■ Parts and joints as JSON:
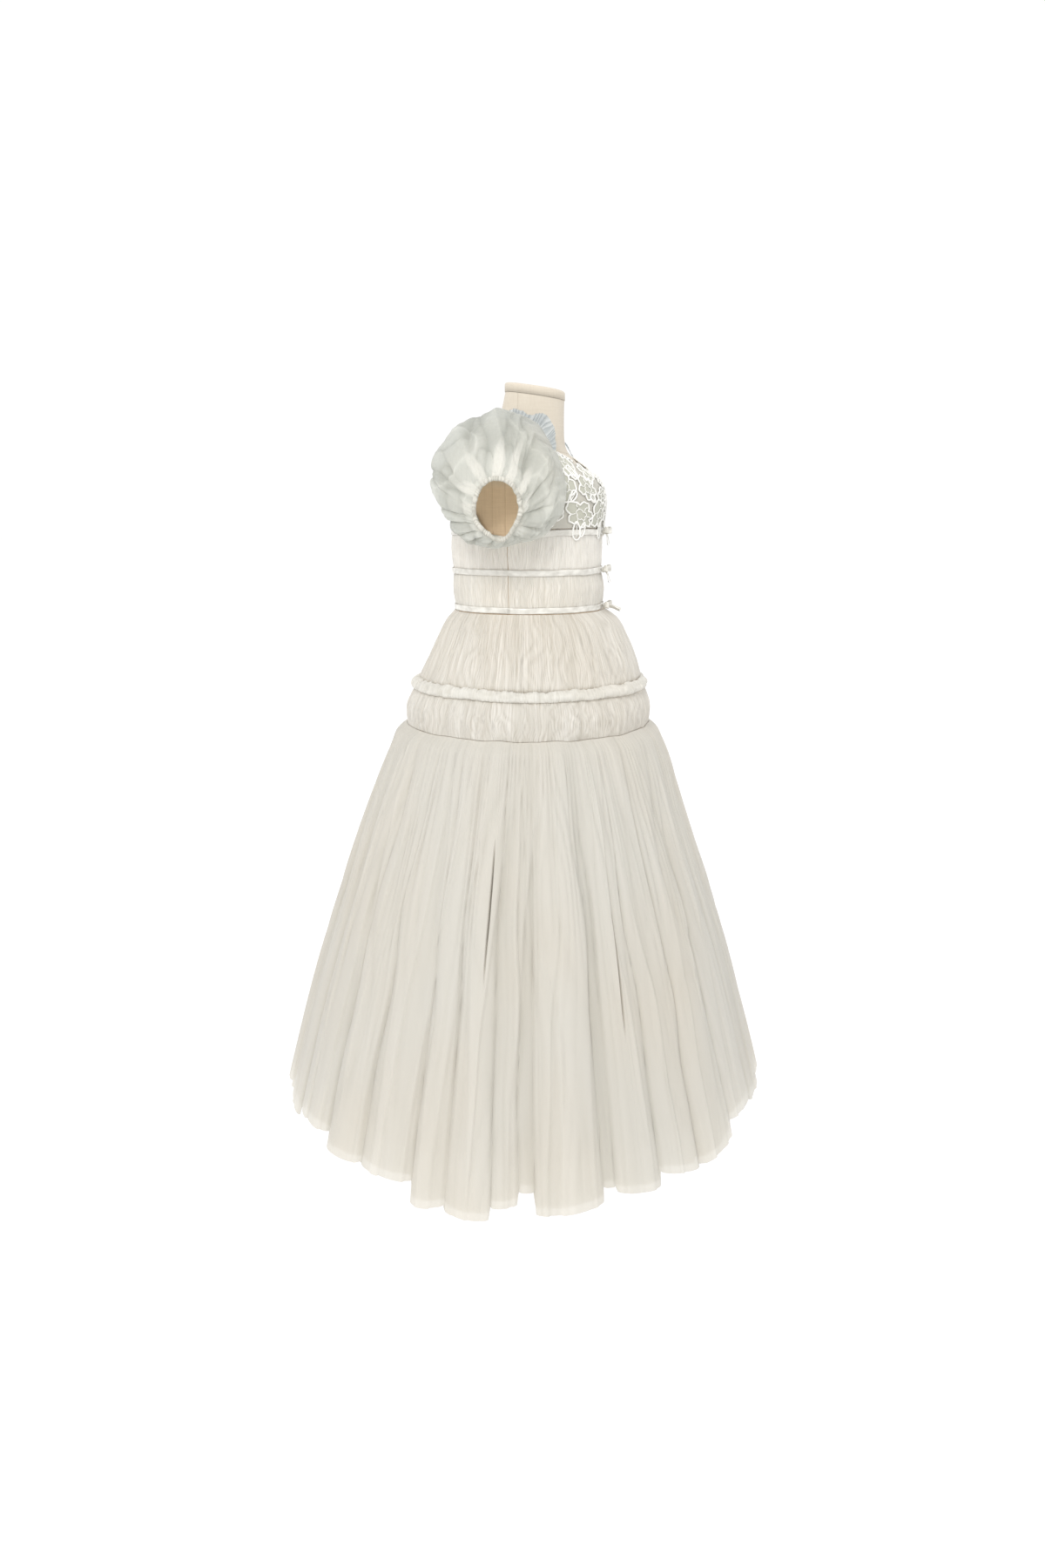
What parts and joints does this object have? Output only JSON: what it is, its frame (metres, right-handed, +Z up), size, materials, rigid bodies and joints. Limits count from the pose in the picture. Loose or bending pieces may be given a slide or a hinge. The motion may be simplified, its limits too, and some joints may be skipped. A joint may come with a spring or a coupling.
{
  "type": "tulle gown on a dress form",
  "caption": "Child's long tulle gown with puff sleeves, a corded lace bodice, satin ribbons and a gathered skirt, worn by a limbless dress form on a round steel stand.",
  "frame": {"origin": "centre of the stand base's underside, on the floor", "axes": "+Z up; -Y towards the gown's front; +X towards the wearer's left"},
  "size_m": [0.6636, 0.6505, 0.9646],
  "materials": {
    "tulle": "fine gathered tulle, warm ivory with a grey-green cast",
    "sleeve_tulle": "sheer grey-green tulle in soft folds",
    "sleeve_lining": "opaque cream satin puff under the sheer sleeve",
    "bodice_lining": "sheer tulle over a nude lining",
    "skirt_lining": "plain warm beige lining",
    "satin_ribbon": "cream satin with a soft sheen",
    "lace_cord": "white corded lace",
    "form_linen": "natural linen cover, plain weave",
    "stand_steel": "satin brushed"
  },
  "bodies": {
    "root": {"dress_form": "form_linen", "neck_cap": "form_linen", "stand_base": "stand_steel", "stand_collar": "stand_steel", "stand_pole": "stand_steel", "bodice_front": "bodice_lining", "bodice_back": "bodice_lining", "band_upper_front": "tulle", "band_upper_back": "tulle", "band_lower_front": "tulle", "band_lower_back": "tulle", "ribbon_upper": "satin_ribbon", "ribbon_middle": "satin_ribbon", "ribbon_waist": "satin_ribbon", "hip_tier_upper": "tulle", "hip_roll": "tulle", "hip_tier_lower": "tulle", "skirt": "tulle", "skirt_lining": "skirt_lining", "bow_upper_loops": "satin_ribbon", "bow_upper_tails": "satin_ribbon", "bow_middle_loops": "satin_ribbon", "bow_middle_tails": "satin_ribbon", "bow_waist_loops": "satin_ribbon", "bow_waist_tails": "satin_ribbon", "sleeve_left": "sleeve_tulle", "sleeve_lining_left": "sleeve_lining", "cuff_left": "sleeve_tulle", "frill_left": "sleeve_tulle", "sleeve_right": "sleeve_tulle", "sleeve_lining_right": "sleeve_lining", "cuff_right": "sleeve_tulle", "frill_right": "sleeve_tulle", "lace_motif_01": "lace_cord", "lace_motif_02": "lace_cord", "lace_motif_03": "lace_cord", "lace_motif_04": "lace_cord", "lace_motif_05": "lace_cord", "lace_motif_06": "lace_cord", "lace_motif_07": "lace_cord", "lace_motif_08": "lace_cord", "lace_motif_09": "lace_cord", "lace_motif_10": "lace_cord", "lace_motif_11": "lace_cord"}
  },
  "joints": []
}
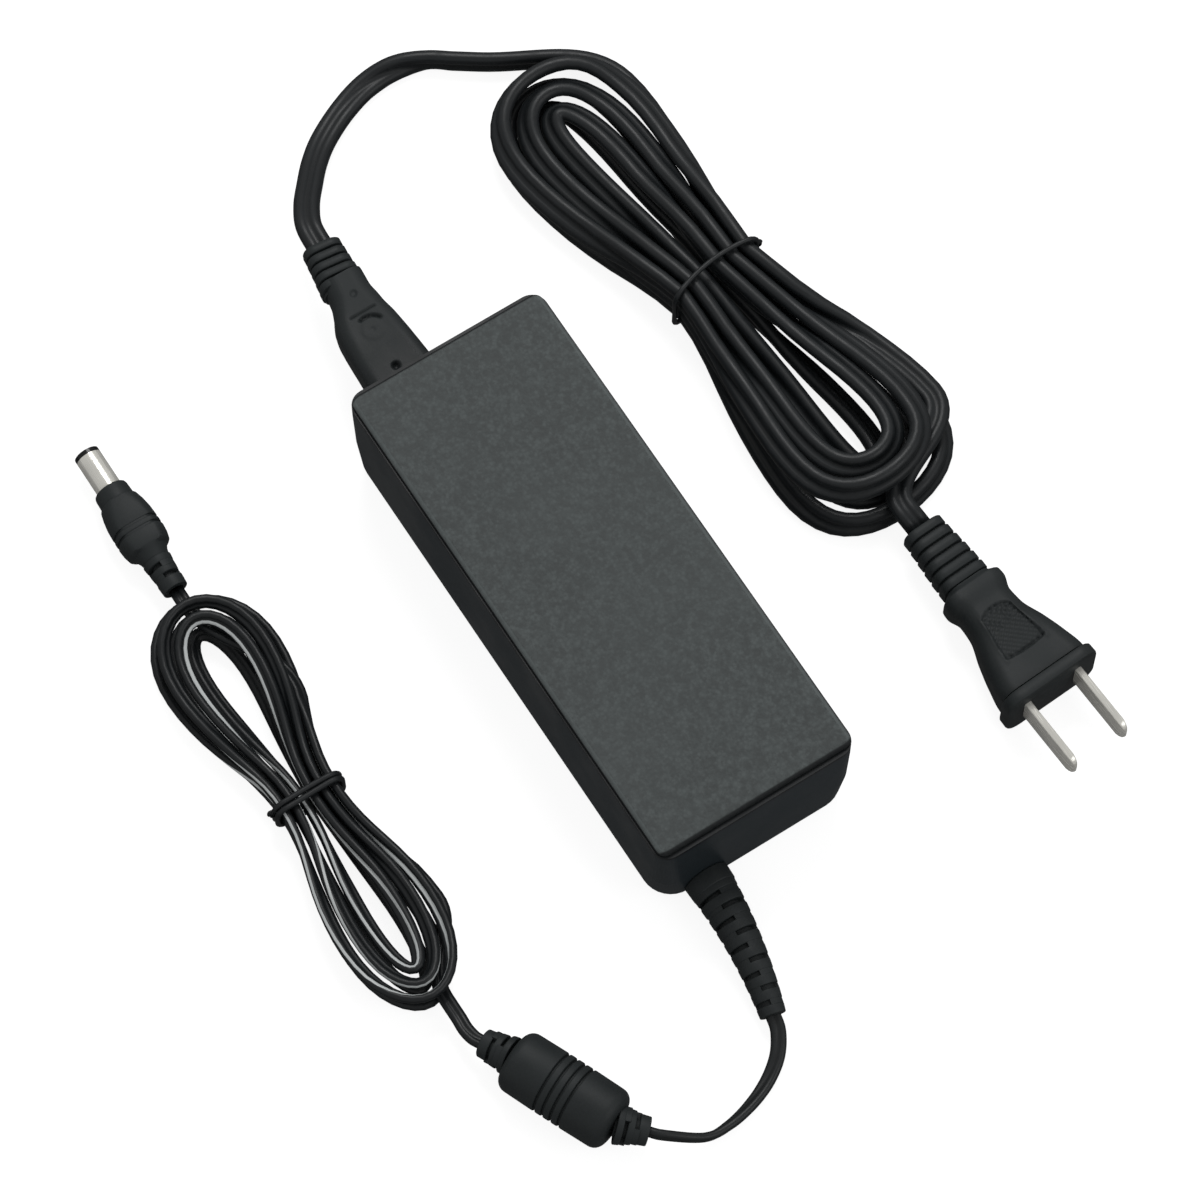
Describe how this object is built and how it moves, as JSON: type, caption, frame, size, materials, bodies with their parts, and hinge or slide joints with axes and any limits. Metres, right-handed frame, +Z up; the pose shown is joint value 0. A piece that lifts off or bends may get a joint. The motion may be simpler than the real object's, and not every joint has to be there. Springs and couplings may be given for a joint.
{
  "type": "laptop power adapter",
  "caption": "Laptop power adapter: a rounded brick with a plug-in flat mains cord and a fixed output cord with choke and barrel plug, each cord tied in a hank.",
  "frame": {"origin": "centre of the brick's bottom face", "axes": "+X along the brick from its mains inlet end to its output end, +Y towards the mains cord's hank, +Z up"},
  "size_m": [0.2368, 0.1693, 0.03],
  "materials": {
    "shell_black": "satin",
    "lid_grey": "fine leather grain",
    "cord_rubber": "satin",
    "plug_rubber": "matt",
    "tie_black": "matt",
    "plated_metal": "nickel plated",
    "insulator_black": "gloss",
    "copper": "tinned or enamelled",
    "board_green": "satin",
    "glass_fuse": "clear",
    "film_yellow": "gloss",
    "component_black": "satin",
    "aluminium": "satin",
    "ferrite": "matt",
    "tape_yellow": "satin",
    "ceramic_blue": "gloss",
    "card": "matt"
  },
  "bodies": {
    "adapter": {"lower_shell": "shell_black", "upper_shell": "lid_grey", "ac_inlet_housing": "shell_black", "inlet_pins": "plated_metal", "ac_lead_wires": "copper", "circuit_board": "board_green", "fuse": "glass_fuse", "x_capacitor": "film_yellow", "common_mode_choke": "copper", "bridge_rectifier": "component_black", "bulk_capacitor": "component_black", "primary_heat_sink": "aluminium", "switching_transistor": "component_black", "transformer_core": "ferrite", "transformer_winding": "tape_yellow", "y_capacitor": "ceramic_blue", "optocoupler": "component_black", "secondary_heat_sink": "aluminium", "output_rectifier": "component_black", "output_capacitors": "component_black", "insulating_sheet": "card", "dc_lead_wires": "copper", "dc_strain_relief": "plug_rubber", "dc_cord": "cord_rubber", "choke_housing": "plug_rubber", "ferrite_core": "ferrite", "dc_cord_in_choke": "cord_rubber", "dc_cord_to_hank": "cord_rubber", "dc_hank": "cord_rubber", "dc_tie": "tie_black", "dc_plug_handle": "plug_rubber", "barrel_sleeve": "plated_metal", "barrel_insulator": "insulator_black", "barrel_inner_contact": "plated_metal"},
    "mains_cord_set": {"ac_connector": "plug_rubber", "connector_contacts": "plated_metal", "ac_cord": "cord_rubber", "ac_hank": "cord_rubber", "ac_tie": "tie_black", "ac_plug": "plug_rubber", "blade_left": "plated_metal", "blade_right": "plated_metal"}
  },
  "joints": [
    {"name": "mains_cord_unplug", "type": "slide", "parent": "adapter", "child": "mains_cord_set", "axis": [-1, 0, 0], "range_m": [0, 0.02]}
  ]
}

■ Stated problem: Write out every line of the records exactly.

■ Answer to the problem:
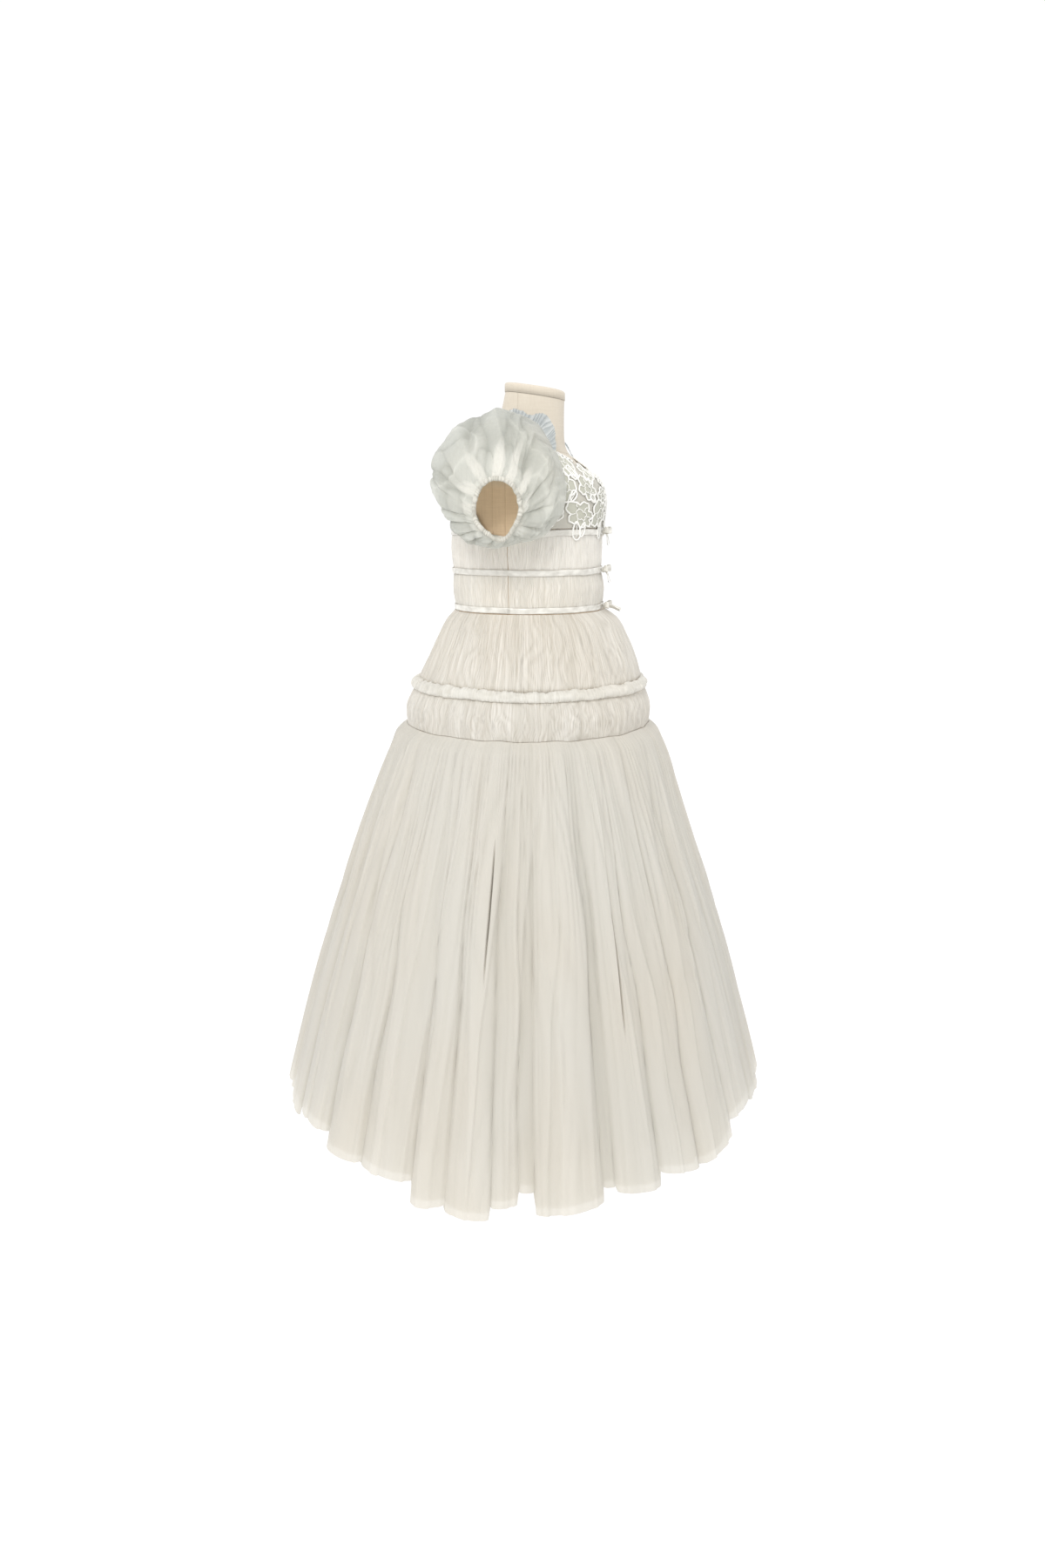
What parts and joints does this object have? Output only JSON: what it is, its frame (metres, right-handed, +Z up), size, materials, rigid bodies and joints. Limits count from the pose in the picture. Loose or bending pieces may be given a slide or a hinge. The motion may be simplified, its limits too, and some joints may be skipped. A joint may come with a spring or a coupling.
{
  "type": "tulle gown on a dress form",
  "caption": "Child's long tulle gown with puff sleeves, a corded lace bodice, satin ribbons and a gathered skirt, worn by a limbless dress form on a round steel stand.",
  "frame": {"origin": "centre of the stand base's underside, on the floor", "axes": "+Z up; -Y towards the gown's front; +X towards the wearer's left"},
  "size_m": [0.6636, 0.6505, 0.9646],
  "materials": {
    "tulle": "fine gathered tulle, warm ivory with a grey-green cast",
    "sleeve_tulle": "sheer grey-green tulle in soft folds",
    "sleeve_lining": "opaque cream satin puff under the sheer sleeve",
    "bodice_lining": "sheer tulle over a nude lining",
    "skirt_lining": "plain warm beige lining",
    "satin_ribbon": "cream satin with a soft sheen",
    "lace_cord": "white corded lace",
    "form_linen": "natural linen cover, plain weave",
    "stand_steel": "satin brushed"
  },
  "bodies": {
    "root": {"dress_form": "form_linen", "neck_cap": "form_linen", "stand_base": "stand_steel", "stand_collar": "stand_steel", "stand_pole": "stand_steel", "bodice_front": "bodice_lining", "bodice_back": "bodice_lining", "band_upper_front": "tulle", "band_upper_back": "tulle", "band_lower_front": "tulle", "band_lower_back": "tulle", "ribbon_upper": "satin_ribbon", "ribbon_middle": "satin_ribbon", "ribbon_waist": "satin_ribbon", "hip_tier_upper": "tulle", "hip_roll": "tulle", "hip_tier_lower": "tulle", "skirt": "tulle", "skirt_lining": "skirt_lining", "bow_upper_loops": "satin_ribbon", "bow_upper_tails": "satin_ribbon", "bow_middle_loops": "satin_ribbon", "bow_middle_tails": "satin_ribbon", "bow_waist_loops": "satin_ribbon", "bow_waist_tails": "satin_ribbon", "sleeve_left": "sleeve_tulle", "sleeve_lining_left": "sleeve_lining", "cuff_left": "sleeve_tulle", "frill_left": "sleeve_tulle", "sleeve_right": "sleeve_tulle", "sleeve_lining_right": "sleeve_lining", "cuff_right": "sleeve_tulle", "frill_right": "sleeve_tulle", "lace_motif_01": "lace_cord", "lace_motif_02": "lace_cord", "lace_motif_03": "lace_cord", "lace_motif_04": "lace_cord", "lace_motif_05": "lace_cord", "lace_motif_06": "lace_cord", "lace_motif_07": "lace_cord", "lace_motif_08": "lace_cord", "lace_motif_09": "lace_cord", "lace_motif_10": "lace_cord", "lace_motif_11": "lace_cord"}
  },
  "joints": []
}
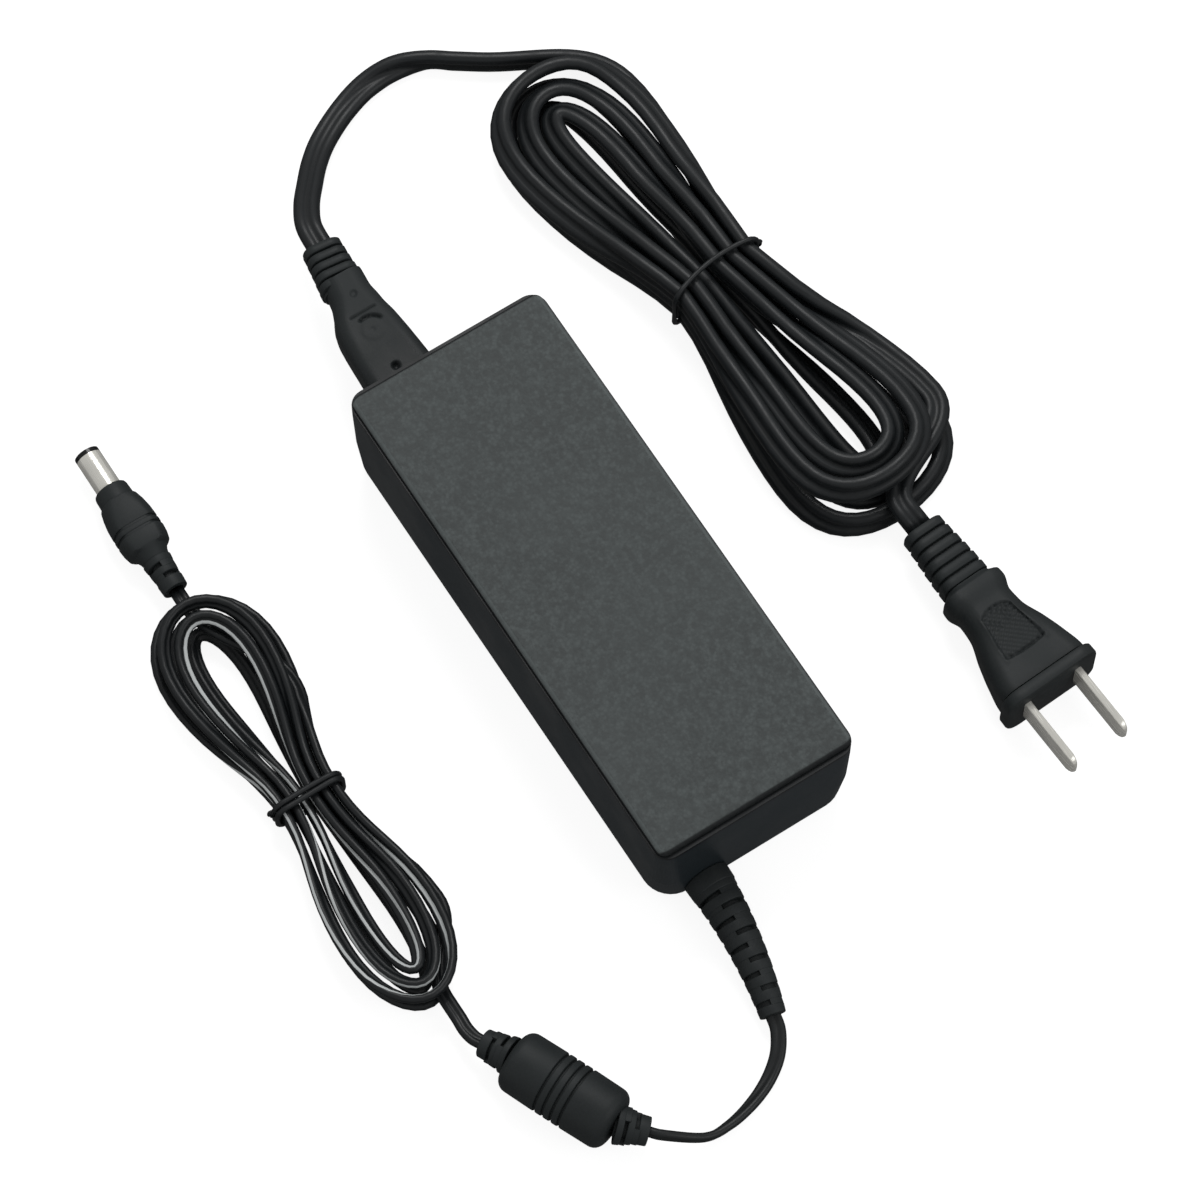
Describe how this object is built and how it moves, as JSON: type, caption, frame, size, materials, bodies with their parts, and hinge or slide joints with axes and any limits. Metres, right-handed frame, +Z up; the pose shown is joint value 0. A piece that lifts off or bends may get a joint. The motion may be simpler than the real object's, and not every joint has to be there. Springs and couplings may be given for a joint.
{
  "type": "laptop power adapter",
  "caption": "Laptop power adapter: a rounded brick with a plug-in flat mains cord and a fixed output cord with choke and barrel plug, each cord tied in a hank.",
  "frame": {"origin": "centre of the brick's bottom face", "axes": "+X along the brick from its mains inlet end to its output end, +Y towards the mains cord's hank, +Z up"},
  "size_m": [0.2368, 0.1693, 0.03],
  "materials": {
    "shell_black": "satin",
    "lid_grey": "fine leather grain",
    "cord_rubber": "satin",
    "plug_rubber": "matt",
    "tie_black": "matt",
    "plated_metal": "nickel plated",
    "insulator_black": "gloss",
    "copper": "tinned or enamelled",
    "board_green": "satin",
    "glass_fuse": "clear",
    "film_yellow": "gloss",
    "component_black": "satin",
    "aluminium": "satin",
    "ferrite": "matt",
    "tape_yellow": "satin",
    "ceramic_blue": "gloss",
    "card": "matt"
  },
  "bodies": {
    "adapter": {"lower_shell": "shell_black", "upper_shell": "lid_grey", "ac_inlet_housing": "shell_black", "inlet_pins": "plated_metal", "ac_lead_wires": "copper", "circuit_board": "board_green", "fuse": "glass_fuse", "x_capacitor": "film_yellow", "common_mode_choke": "copper", "bridge_rectifier": "component_black", "bulk_capacitor": "component_black", "primary_heat_sink": "aluminium", "switching_transistor": "component_black", "transformer_core": "ferrite", "transformer_winding": "tape_yellow", "y_capacitor": "ceramic_blue", "optocoupler": "component_black", "secondary_heat_sink": "aluminium", "output_rectifier": "component_black", "output_capacitors": "component_black", "insulating_sheet": "card", "dc_lead_wires": "copper", "dc_strain_relief": "plug_rubber", "dc_cord": "cord_rubber", "choke_housing": "plug_rubber", "ferrite_core": "ferrite", "dc_cord_in_choke": "cord_rubber", "dc_cord_to_hank": "cord_rubber", "dc_hank": "cord_rubber", "dc_tie": "tie_black", "dc_plug_handle": "plug_rubber", "barrel_sleeve": "plated_metal", "barrel_insulator": "insulator_black", "barrel_inner_contact": "plated_metal"},
    "mains_cord_set": {"ac_connector": "plug_rubber", "connector_contacts": "plated_metal", "ac_cord": "cord_rubber", "ac_hank": "cord_rubber", "ac_tie": "tie_black", "ac_plug": "plug_rubber", "blade_left": "plated_metal", "blade_right": "plated_metal"}
  },
  "joints": [
    {"name": "mains_cord_unplug", "type": "slide", "parent": "adapter", "child": "mains_cord_set", "axis": [-1, 0, 0], "range_m": [0, 0.02]}
  ]
}